When I perform 3X cross-validation to help select architectures and hyperparameters, I have 50K examples in my training folds and 25K samples in my validation folds. These are decently large data sets, however they're small in comparison to the RAM available in my computer (16 GB) or on my GPU (2 GB). Fully unpacked and expressed as float32 values, with redundancy introduced because of sliding windows, all the folds taken together, input plus target values, occupies 316 MB. I have pre-calculated my folds, and saved files of each fold to disk. When I experiment with architectures and hyperparameters, the same folds are being used in every trial.
I started with networks containing a single hidden layer to see what I could achieve, and then switched to two hidden layers. I used a fixed batch size of 64 for all of my early experiments. Training proceeded quickly enough that I didn't concern myself with speed. Performing a 3X cross-validation for a given architecture typically took about 12 minutes.

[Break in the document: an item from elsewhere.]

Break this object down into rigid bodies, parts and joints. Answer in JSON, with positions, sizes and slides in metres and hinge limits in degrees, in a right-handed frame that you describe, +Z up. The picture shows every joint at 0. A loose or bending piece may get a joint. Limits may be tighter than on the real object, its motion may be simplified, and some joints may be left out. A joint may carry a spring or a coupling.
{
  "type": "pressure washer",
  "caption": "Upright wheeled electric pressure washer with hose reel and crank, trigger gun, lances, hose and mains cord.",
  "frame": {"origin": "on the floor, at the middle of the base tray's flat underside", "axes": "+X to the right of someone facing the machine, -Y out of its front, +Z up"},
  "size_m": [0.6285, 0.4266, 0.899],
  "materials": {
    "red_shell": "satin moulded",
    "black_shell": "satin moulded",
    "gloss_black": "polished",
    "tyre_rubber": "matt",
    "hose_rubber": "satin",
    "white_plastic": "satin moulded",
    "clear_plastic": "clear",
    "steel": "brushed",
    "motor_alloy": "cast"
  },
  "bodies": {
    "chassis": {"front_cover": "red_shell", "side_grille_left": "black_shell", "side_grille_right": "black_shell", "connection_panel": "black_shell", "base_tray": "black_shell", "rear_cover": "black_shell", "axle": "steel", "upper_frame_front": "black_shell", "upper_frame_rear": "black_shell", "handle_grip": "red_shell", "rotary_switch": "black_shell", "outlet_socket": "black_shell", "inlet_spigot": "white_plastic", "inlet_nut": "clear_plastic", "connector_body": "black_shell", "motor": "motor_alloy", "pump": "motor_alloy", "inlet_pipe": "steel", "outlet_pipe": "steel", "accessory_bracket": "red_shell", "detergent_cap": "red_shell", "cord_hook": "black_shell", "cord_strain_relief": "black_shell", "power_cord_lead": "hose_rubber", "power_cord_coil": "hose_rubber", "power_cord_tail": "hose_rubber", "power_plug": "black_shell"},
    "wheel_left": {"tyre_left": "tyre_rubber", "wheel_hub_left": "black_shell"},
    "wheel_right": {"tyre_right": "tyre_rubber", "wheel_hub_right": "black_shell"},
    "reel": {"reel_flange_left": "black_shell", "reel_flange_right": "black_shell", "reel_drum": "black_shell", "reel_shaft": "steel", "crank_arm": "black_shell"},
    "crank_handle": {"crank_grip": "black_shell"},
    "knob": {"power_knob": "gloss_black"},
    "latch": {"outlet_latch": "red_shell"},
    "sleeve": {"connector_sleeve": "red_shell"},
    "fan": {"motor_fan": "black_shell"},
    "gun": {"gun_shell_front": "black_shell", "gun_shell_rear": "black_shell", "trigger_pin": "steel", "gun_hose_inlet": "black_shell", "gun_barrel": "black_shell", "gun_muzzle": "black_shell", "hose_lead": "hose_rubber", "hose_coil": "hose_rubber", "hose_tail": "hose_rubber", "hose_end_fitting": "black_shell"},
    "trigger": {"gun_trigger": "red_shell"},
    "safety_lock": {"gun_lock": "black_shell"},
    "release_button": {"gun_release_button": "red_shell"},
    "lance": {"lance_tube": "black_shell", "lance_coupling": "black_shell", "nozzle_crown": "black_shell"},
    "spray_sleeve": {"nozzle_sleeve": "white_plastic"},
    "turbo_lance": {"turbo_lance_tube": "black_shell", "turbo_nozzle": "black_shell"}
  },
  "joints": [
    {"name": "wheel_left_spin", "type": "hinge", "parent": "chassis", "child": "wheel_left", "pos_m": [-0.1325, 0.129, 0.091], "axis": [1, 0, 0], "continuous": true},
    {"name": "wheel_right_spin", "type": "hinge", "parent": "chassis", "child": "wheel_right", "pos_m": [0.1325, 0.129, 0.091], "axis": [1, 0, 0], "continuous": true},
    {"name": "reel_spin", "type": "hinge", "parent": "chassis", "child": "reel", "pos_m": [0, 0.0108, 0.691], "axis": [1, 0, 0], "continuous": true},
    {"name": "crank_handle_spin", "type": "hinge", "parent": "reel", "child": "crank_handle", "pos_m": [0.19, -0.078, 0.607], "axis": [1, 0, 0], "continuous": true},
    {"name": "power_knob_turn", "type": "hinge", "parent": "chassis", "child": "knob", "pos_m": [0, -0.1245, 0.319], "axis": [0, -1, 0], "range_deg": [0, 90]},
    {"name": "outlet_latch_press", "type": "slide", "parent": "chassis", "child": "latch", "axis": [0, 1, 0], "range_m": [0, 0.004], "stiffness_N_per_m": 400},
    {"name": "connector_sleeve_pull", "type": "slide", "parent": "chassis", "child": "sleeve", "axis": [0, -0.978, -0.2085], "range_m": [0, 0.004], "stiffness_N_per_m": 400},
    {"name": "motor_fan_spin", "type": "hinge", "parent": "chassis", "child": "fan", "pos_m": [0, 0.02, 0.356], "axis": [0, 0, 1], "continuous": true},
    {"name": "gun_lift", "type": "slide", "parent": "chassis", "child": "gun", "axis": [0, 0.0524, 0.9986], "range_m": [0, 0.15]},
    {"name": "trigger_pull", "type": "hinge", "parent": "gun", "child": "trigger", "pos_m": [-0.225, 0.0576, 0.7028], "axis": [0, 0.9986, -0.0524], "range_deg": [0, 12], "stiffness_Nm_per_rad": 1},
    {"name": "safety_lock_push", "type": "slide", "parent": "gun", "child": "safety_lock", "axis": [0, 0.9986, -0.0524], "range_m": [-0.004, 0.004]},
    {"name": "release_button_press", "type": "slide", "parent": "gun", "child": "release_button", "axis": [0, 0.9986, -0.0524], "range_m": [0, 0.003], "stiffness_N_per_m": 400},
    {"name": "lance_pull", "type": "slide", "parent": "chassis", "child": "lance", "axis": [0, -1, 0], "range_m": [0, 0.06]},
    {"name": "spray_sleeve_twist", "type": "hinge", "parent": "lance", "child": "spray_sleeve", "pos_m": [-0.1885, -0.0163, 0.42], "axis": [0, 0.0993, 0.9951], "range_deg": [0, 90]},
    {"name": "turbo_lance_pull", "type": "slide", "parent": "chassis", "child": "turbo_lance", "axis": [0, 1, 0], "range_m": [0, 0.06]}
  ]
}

But in the last experiment that I did with two-layer networks, I decided to start investigating the effect of batch size. I learned that smaller batch sizes gave me better results, up to a point. Batch sizes of 8 were the smallest ones that I could count on not to crash. My loss values will occasionally flip to NaN with batch sizes of 4, and they will frequently flip to NaN with batch sizes of 1 or 2. After that occurs, the network becomes untrainable. I am aware of the possibility of gradient instability. I think I was getting some.

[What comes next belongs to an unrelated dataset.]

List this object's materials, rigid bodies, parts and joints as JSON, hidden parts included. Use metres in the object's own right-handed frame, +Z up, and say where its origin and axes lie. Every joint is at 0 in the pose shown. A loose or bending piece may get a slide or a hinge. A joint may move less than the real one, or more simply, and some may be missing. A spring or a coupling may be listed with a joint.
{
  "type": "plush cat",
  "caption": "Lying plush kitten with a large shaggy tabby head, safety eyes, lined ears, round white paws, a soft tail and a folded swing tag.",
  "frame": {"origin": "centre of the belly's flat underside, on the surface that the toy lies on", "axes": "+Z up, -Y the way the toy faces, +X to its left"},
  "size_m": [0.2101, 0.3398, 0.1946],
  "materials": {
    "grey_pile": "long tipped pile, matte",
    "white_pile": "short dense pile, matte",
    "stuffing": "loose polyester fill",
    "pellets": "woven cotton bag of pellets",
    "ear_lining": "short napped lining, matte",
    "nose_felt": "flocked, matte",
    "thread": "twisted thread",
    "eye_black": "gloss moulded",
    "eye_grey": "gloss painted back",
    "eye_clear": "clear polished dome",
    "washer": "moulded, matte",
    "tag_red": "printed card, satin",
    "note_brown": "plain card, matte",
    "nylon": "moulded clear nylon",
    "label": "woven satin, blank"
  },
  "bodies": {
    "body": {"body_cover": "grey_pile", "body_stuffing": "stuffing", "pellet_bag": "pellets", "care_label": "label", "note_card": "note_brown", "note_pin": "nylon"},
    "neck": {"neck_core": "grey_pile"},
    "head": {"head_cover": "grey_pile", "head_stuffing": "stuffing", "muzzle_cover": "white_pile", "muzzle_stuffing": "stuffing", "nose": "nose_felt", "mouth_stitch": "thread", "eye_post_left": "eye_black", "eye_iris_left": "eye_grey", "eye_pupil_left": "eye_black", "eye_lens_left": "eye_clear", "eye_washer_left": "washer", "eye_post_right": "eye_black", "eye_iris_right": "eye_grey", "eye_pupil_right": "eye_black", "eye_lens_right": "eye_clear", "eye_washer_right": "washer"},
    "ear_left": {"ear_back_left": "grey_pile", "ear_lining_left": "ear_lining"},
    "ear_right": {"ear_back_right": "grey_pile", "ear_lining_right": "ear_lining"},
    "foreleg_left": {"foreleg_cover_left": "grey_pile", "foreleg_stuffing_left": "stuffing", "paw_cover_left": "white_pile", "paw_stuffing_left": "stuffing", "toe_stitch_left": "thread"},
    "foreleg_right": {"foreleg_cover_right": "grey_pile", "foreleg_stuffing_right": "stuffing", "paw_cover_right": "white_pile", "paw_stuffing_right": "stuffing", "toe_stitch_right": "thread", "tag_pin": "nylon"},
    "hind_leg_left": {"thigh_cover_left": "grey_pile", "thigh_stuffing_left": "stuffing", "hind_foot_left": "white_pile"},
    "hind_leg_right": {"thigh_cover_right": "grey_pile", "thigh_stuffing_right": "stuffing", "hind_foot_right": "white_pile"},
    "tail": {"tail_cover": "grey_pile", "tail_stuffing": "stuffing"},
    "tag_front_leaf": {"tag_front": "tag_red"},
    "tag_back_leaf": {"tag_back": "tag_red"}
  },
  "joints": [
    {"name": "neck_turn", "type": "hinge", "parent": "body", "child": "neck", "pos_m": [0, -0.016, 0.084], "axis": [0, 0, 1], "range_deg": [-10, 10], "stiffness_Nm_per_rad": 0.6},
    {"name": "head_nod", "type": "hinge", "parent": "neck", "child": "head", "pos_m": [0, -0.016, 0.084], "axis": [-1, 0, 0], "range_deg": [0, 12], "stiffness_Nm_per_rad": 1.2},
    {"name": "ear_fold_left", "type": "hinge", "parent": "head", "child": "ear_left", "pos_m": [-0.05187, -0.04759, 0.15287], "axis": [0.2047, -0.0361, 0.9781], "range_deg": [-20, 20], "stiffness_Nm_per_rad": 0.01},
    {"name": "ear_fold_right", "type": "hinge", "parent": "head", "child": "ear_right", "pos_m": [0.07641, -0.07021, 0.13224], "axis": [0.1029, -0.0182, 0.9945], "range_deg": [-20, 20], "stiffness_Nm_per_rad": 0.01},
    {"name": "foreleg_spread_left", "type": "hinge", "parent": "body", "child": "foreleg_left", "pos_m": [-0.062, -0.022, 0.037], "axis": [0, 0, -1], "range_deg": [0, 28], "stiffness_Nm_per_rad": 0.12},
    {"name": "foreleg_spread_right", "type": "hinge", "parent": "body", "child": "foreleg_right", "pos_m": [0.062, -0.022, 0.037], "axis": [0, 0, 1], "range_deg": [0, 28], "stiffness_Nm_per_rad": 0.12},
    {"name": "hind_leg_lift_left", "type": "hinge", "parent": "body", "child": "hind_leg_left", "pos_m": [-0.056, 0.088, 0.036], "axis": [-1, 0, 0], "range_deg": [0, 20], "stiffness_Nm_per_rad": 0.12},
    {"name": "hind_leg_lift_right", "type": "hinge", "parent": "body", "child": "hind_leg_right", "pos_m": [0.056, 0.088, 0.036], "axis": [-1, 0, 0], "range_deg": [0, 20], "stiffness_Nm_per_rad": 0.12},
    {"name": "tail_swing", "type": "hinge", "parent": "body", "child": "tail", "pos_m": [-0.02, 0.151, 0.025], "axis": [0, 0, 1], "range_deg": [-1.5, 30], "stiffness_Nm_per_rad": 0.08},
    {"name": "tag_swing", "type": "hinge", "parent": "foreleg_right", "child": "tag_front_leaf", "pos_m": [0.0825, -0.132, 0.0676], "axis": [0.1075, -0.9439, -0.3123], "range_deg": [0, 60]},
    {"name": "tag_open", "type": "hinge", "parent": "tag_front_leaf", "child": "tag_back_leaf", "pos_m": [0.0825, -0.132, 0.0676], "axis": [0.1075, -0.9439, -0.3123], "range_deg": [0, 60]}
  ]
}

So why not just use batch sizes of 8 and keep going? The problem is speed. Using two hidden layers, batches of eight took me approximately 35 minutes to cross-validate. Batches of 64, as I mentioned above, took one third that much time. My first experiments with three hidden layers have taken 45 to 65 minutes per trial. And I want to investigate potentially hundreds of architectures and hyperparameters, using still deeper networks. With small batches, I can see that the batch-by-batch progress bar in Keras progresses more slowly. I can see much longer pauses when an epoch ends.
Yes, I can upgrade my GPU to a 10 series. I think that will only double my throughput at most? Yes, I can rent GPU time in the cloud. Eventually I might do that. But if my software is inefficient, I definitely don't want to set it loose in the cloud to burn my money.

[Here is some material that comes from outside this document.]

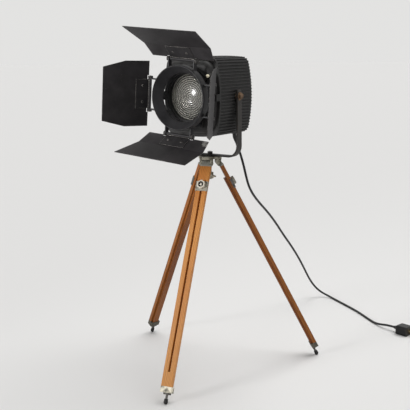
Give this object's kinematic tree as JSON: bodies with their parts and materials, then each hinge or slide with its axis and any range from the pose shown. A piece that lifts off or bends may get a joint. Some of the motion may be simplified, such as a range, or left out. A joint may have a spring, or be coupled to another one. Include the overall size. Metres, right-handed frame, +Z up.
{
  "type": "tripod spotlight lamp",
  "caption": "Theatre spotlight with a stepped lens and hinged barn doors, in a tilting yoke on a folding wooden tripod with sliding legs, with its mains cord and plug.",
  "frame": {"origin": "on the floor, under the axis of the tripod head and the pan screw", "axes": "+Z up; the lamp looks along -Y; +X is the lamp's left-hand side as it looks out, the side without the tilt knob"},
  "size_m": [0.8931, 1.2957, 1.1843],
  "materials": {
    "black_paint": "satin, worn",
    "grey_black_strap": "satin, worn",
    "varnished_wood": "satin varnish",
    "dark_wood": "satin varnish",
    "cast_grey": "dull",
    "zinc_steel": "dull",
    "aged_brass": "tarnished",
    "lens_glass": "clear",
    "lamp_glass": "clear",
    "bright_metal": "polished",
    "ceramic": "glazed",
    "black_plastic": "matte",
    "black_rubber": "matte",
    "plug_plastic": "satin",
    "pin_brass": "bright"
  },
  "bodies": {
    "tripod_head": {"head_plate": "cast_grey", "leg_brackets": "cast_grey"},
    "pan_screw": {"pan_screw": "zinc_steel", "pan_knob": "cast_grey"},
    "yoke": {"yoke": "grey_black_strap", "cord": "black_rubber", "plug_body": "plug_plastic", "plug_pins": "pin_brass"},
    "housing": {"housing_shell": "black_paint", "rear_cover": "black_paint", "rear_cover_screws": "zinc_steel", "trunnion_bolts": "aged_brass", "cord_gland": "black_plastic", "strain_relief": "black_rubber", "terminal_block": "ceramic", "guide_rods": "zinc_steel", "door_hinge": "black_paint", "door_catch": "black_paint"},
    "lamp_carriage": {"lamp_carriage": "zinc_steel", "lamp_socket": "ceramic", "lamp_bulb": "lamp_glass", "reflector": "bright_metal"},
    "focus_drive": {"focus_screw": "zinc_steel", "focus_knob": "black_plastic"},
    "tilt_knob": {"tilt_knob": "black_plastic"},
    "lens_door": {"lens_door": "black_paint", "fresnel_lens": "lens_glass", "lens_clip": "zinc_steel", "frame_runners": "black_paint"},
    "frame_latch": {"frame_latch": "aged_brass"},
    "barndoor_ring": {"barndoor_ring": "black_paint"},
    "leaf_top": {"leaf_top": "black_paint", "leaf_top_hinge": "black_paint"},
    "leaf_right": {"leaf_right": "black_paint", "leaf_right_hinge": "black_paint"},
    "leaf_bottom": {"leaf_bottom": "black_paint", "leaf_bottom_hinge": "black_paint"},
    "leaf_left": {"leaf_left": "black_paint", "leaf_left_hinge": "black_paint"},
    "leg_1_upper": {"leg_1_board": "varnished_wood", "leg_1_fittings": "cast_grey"},
    "leg_1_lower": {"leg_1_bar": "dark_wood", "leg_1_foot": "zinc_steel", "leg_1_tip": "black_rubber", "leg_1_clamp": "zinc_steel"},
    "leg_1_knob": {"leg_1_knob": "cast_grey"},
    "leg_2_upper": {"leg_2_board": "varnished_wood", "leg_2_fittings": "cast_grey"},
    "leg_2_lower": {"leg_2_bar": "dark_wood", "leg_2_foot": "zinc_steel", "leg_2_tip": "black_rubber", "leg_2_clamp": "zinc_steel"},
    "leg_2_knob": {"leg_2_knob": "cast_grey"},
    "leg_3_upper": {"leg_3_board": "varnished_wood", "leg_3_fittings": "cast_grey"},
    "leg_3_lower": {"leg_3_bar": "dark_wood", "leg_3_foot": "zinc_steel", "leg_3_tip": "black_rubber", "leg_3_clamp": "zinc_steel"},
    "leg_3_knob": {"leg_3_knob": "cast_grey"}
  },
  "joints": [
    {"name": "pan_screw_turn", "type": "hinge", "parent": "tripod_head", "child": "pan_screw", "pos_m": [0, 0, 0.704], "axis": [0, 0, 1], "range_deg": [-180, 180]},
    {"name": "pan", "type": "hinge", "parent": "tripod_head", "child": "yoke", "pos_m": [0, 0, 0.752], "axis": [0, 0, 1], "range_deg": [-170, 170]},
    {"name": "tilt", "type": "hinge", "parent": "yoke", "child": "housing", "pos_m": [0, 0, 0.956], "axis": [-1, 0, 0], "range_deg": [-30, 50]},
    {"name": "tilt_knob_turn", "type": "hinge", "parent": "housing", "child": "tilt_knob", "pos_m": [-0.135, 0, 0.956], "axis": [-1, 0, 0], "range_deg": [-180, 180]},
    {"name": "focus_turn", "type": "hinge", "parent": "housing", "child": "focus_drive", "pos_m": [0, 0.1, 0.864], "axis": [0, 1, 0], "range_deg": [-1261, 1261]},
    {"name": "carriage_slide", "type": "slide", "parent": "housing", "child": "lamp_carriage", "axis": [0, 1, 0], "range_m": [-0.028, 0.028]},
    {"name": "door_swing", "type": "hinge", "parent": "housing", "child": "lens_door", "pos_m": [-0.11, -0.112, 0.956], "axis": [0, 0, -1], "range_deg": [0, 80]},
    {"name": "latch_turn", "type": "hinge", "parent": "lens_door", "child": "frame_latch", "pos_m": [0.089, -0.13, 1.026], "axis": [0, 1, 0], "range_deg": [0, 90]},
    {"name": "ring_turn", "type": "hinge", "parent": "lens_door", "child": "barndoor_ring", "pos_m": [0, -0.15, 0.956], "axis": [0, -1, 0], "continuous": true},
    {"name": "leaf_top_swing", "type": "hinge", "parent": "barndoor_ring", "child": "leaf_top", "pos_m": [0.00978, -0.164, 1.07761], "axis": [0.9968, 0, -0.0802], "range_deg": [-52.7, 77.3]},
    {"name": "leaf_right_swing", "type": "hinge", "parent": "barndoor_ring", "child": "leaf_right", "pos_m": [0.12709, -0.164, 0.94578], "axis": [0.0802, 0, 0.9968], "range_deg": [-69, 71]},
    {"name": "leaf_bottom_swing", "type": "hinge", "parent": "barndoor_ring", "child": "leaf_bottom", "pos_m": [-0.00978, -0.164, 0.83439], "axis": [-0.9968, 0, 0.0802], "range_deg": [-66.8, 63.2]},
    {"name": "leaf_left_swing", "type": "hinge", "parent": "barndoor_ring", "child": "leaf_left", "pos_m": [-0.12709, -0.164, 0.96623], "axis": [-0.0802, 0, -0.9968], "range_deg": [-62.3, 77.7]},
    {"name": "leg_1_fold", "type": "hinge", "parent": "tripod_head", "child": "leg_1_upper", "pos_m": [0.00584, -0.02636, 0.727], "axis": [0.9763, 0.2164, 0], "range_deg": [0, 27.1]},
    {"name": "leg_1_slide", "type": "slide", "parent": "leg_1_upper", "child": "leg_1_lower", "axis": [0.0986, -0.4447, -0.8902], "range_m": [0, 0.6]},
    {"name": "leg_1_knob_turn", "type": "hinge", "parent": "leg_1_lower", "child": "leg_1_knob", "pos_m": [0.01692, -0.07631, 0.65995], "axis": [-0.1927, 0.8691, -0.4555], "range_deg": [-180, 180]},
    {"name": "leg_2_fold", "type": "hinge", "parent": "tripod_head", "child": "leg_2_upper", "pos_m": [0.01991, 0.01824, 0.727], "axis": [-0.6756, 0.7373, 0], "range_deg": [0, 27.1]},
    {"name": "leg_2_slide", "type": "slide", "parent": "leg_2_upper", "child": "leg_2_lower", "axis": [0.3359, 0.3078, -0.8902], "range_m": [0, 0.6]},
    {"name": "leg_2_knob_turn", "type": "hinge", "parent": "leg_2_lower", "child": "leg_2_knob", "pos_m": [0.05763, 0.05281, 0.65995], "axis": [-0.6563, -0.6014, -0.4555], "range_deg": [-180, 180]},
    {"name": "leg_3_fold", "type": "hinge", "parent": "tripod_head", "child": "leg_3_upper", "pos_m": [-0.02575, 0.00812, 0.727], "axis": [-0.3007, -0.9537, 0], "range_deg": [0, 27.1]},
    {"name": "leg_3_slide", "type": "slide", "parent": "leg_3_upper", "child": "leg_3_lower", "axis": [-0.4345, 0.137, -0.8902], "range_m": [0, 0.6]},
    {"name": "leg_3_knob_turn", "type": "hinge", "parent": "leg_3_lower", "child": "leg_3_knob", "pos_m": [-0.07455, 0.0235, 0.65995], "axis": [0.849, -0.2677, -0.4555], "range_deg": [-180, 180]}
  ],
  "couplings": [
    {"joint": "focus_turn", "follows": "carriage_slide", "rad_per_m": 785.4}
  ]
}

It is my understanding (please correct me if I am wrong) that when the GPU is used in a normal TF / Keras work flow, each individual batch is sent separately from the GPU to the CPU. If I am training 50 networks in a 3X cross-validation scheme, this would mean that I'm sending the same data to my GPU 150 times. As I mentioned earlier, all my data occupies at most 316 MB, about 15% of the RAM available on the GPU. Can I devise a workflow which sends this 316 MB to the GPU once, and if so, will that have a useful impact on my throughput? Intuitively, it feels like it should.
Are there other bottlenecks I should be thinking about? Is there a way to profile TF or Keras operations?
Thanks for any advice you may have!
Okay. I know that you're more concerned about throughput from Keras and your hardware, but there are a few things I'd like to mention here:
smaller batch sizes gave me better results
Given you case, where you have not so huge data, assuming you're running the training for fixed number of epochs (say 5), training with lesser batch size is naturally expected to give you a slightly better result as it would mean a higher number of back-prop steps overall compared to that of a higher batch-size. If you're training for a fixed number of training steps instead, I don't know why this is happening.
loss values will occasionally flip to NaN with batch sizes of 4
Again, I'm assuming you're using batch-normalization here, with CNNs. While using BN, it's never actually recommended to use a smaller batch-size like 2 or 4 (or even 8). And probably, one of the reasons why you can be facing NaN with smaller batch-size is if you have low-variance in the current batch and if you take the epsilon value too small, you might have very small values that can lead to numerical instability going forward. But more generally, this might be a case of gradient instability like you mentioned. Consider using gradient clipping to see if it helps.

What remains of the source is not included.